Problem with this idea: traveling that far back in time is impossible. At best, you might go back in time to 1981. Probably you would emerge from your “time machine,” only to discover that Pomona did not actually exist in 1981. In fact, Pomona did not exist until 1989, when a group of educational idealists who were very drunk and also well-financed because of a recent “ocaine-cay” deal decided to make a “fantasy college” complete with historical photographs—borrowed from Stanford University and one of those small east-coast colleges we’re obsessed with becoming better than (“Number five! Number five! Eat that with some of your snow, bitch!”), both of whom agreed to give us the photographs because they were old and junky and the schools did not want to be associated with monochromatic portrayals of frowning men in full-body bathing suits—which were actually the Stanford-and-snowy-college photographs airbrushed in combinations designed to lend Pomona an air of historical gravity, or grave history, and then placed in ugly frames from the 1940s along a hallway somewhere in Rains Center so that most of the time no one would have to look at them, because the frames are ugly and the people in the photos look ridiculous. The reason they look ridiculous is that they are black-and-white-and-gray people, and they are wearing the type of athletic clothing that was fashionable at Swarthmore in the 1940s, such as rubber pants. Also, they are airbrushed onto a fountain that is in fact located at Amherst.
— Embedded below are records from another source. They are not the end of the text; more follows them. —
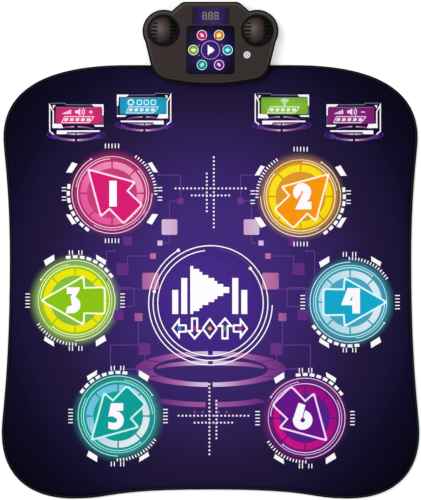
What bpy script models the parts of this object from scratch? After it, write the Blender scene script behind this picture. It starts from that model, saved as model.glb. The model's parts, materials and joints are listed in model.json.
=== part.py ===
"""Light-up dance mat with a clamped-on control console, built piece by piece.

Sizes are in millimetres and are turned into metres when a mesh is made. The mat lies flat on the
XY plane with its top edge towards +Y, and the origin is under the middle of the whole object.
"""

import math

import bmesh
import bpy

MM = 0.001

# General fits
GAP = 0.3  # between two pieces that touch
SLIDE_GAP = 0.4  # round a pad or key that moves through the cover

# Mat outline
MAT_WIDTH = 900.0  # across the flared lower corners
MAT_LENGTH = 933.9  # top edge to the lowest points of the bottom edge
SHOULDER_INSET = 3.7  # how much narrower each shoulder is than the flare
WAIST_INSET = 17.5  # how much narrower each side of the waist is than the flare
FLARE_HEIGHT = 143.1  # widest place, above the bottom edge
WAIST_HEIGHT = 514.2  # narrowest place, above the bottom edge
SHOULDER_DROP = 155.9  # widest place of the shoulder, below the top edge
SHOULDER_ROUND = 269.8  # from the side to where the top edge starts to turn down
LOBE_FROM_SIDE = 154.0  # from the side to the lowest point of the bottom edge
BOTTOM_HOLLOW = 19.5  # depth of the shallow hollow in the bottom edge

# How far the curve leans on its two ends, as shares of the stretch between them
HOLLOW_TO_LOBE = (0.770946, 0.299324)
LOBE_TO_FLARE = (0.511039, 0.753319)
FLARE_TO_WAIST = (0.099165, 0.644031)
WAIST_TO_SHOULDER = (0.611448, 0.124716)
SHOULDER_TO_BROW = (0.595253, 0.717024)

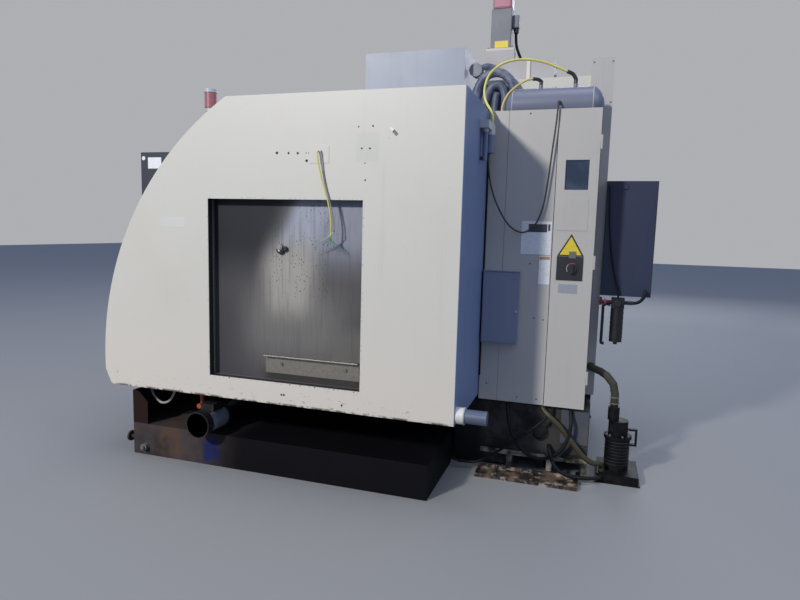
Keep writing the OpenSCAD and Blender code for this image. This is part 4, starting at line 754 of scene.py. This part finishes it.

Even if Pomona had existed when “Pearsons Hall” was supposedly constructed, it seems arbitrary to make it look like it did then. Instead, we should stop the renovation now, because at the moment “Pearsons Hall” looks exactly as it did after the French bombing of sleepy Claremont during World War II. Personally, I prefer the bombed-out look to the goody-goody-building-from-the-1800s look, especially when one considers that the northern half of said building collapsed shortly after its construction and the college—consistent with its long-standing policy of making everything that happens within a fifty-mile radius of its campus into a favorable press release on the official college website, accompanied by photographs of smiling white, black, Latino, Cambodian, gay, and arthritic students dressed in clothes from 1993 and standing next to a fountain that looks like it is a fountain at Occidental College that the students have been airbrushed onto—“converted” it, in November of 1943, into the long-awaited Crookshank Hall, which was so long-awaited that it ran out of room for the Zoology Department when the English Department moved in the following month to accommodate the construction workers in “Pearsons Hall,” which was undergoing a renovation, and so the zoology department dissolved and its faculty was commissioned to raise seed money for a “fantasy college” that would begin construction in 1989.

So even if you could go further into the past, all you would see is a heaping pile of rubble (the collapsed portion of Pearsons, bombed) that “professors” were “teaching” in because it was “Crookshank Hall.” If you took detailed notes on the pertinent architectural details, your notes would not help to achieve the aims of the current renovation because France is too busy electing fascist politicians to bother with bombing “Pearsons Hall” again just so it will look the way it did after the first time they bombed it, during World War II. Germany is also busy.

Compounding the problem, someone scraped “Fa” and “y” off the doors of the stairwell that leads downstairs in Smith Campus Center, whose basement is the current “Philosophy Department,” and also the other “Departments” that have been located in “Pearsons Hall” since its construction in 1989. As a result, the doors now read “cult Offices,” which is sort of as if they were reading something written by Scientologists. Now everyone who goes into the Smith Campus Center “Philosophy Department” emerges financially and emotionally devastated by the professors, who have decided to go with the flow and form cults, in their offices. It is fortunate for the professors that Smith Campus Center exists now, because otherwise they would have to be running their cults from “Crookshank Hall.”

Frankly, the goal of reconstructing “Pearsons Hall” just so its faculty can use a well-furnished temporary basement office as a front for religious extortion seems like an inappropriate expenditure of college funds, like the ill-conceived Tremendous Saltwater Aquarium built on Marston Quad in 1997, which quickly turned into a horrible embarrassment for the college because it was leaking and also a tremendous saltwater aquarium, until later that year when it was demolished by tornado just in time for Commencement. Thankfully, “Pearsons” is unlikely to meet a similar fate, except for right now, when neither furniture nor books can hold it down to protect it against a tornado because they are in the “cult Offices.” If Pomona wants to improve its infrastructure, I suggest a parking lot. Lots of people do not have anywhere to park, and when all of their cars are in the new parking lot the English department faculty can relocate into the cars (because they, the faculty, are flexible), freeing up space in Crookshank for zoology, or a renovation.